While entirely reasonable (if more time-consuming for fixed-term staff than acknowledged), this does ignore an obvious tension. How do you prepare for other careers when simply preparing for an academic job in a competitive and saturated market is really time-consuming? More crucially, how do you prepare for lots of different careers if you only want one? Perhaps researchers shouldn’t only want an academic job, but that’s a big, painful problem that gets minimised here – in an otherwise quite sensitive document.
This also leads me to wonder why postgraduate researchers are, again, only name-checked.

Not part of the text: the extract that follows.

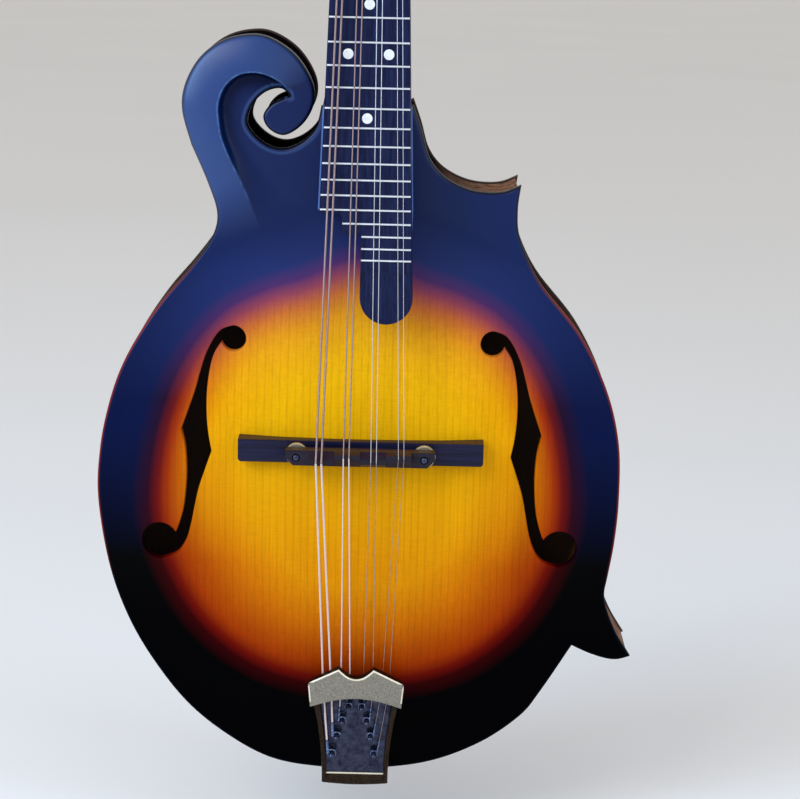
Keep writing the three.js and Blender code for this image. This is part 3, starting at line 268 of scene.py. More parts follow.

Postgraduate students mostly aren’t research employees, but changing how researchers feel about academic careers surely needs to start during a PhD, and needs to happen in collaboration with funding bodies, academics and institutions.
UCU didn’t sign the 2008 concordat on the basis that it didn’t provide firm enough job security recommendations – they described it as “lacking teeth” in the recent consultation. This time round the union describes the revised concordat as an “improvement” but notes disappointment that their member-backed proposal to allow twenty per cent of a researcher’s time for professional development wasn’t included. Instead the concordat recommends ten days pro rata, per year.
I agree that informing doctoral students about both the limited likelihood of an academic career and the opportunities should start during the doctoral programmes. It is sad that the article sees everything but an academic career as a regrettable outcome. So ridiculous, both for the researchers and for society at large
Hi George, I’m sorry you took that from my piece – I don’t feel that way at all. I was intending to suggest that the concordat doesn’t leave much space for people who do feel that way – and lots of PhD students do, which can be painful and difficult for them if they struggle to get an academic job. I think we should be valuing all kinds of careers post-PhD.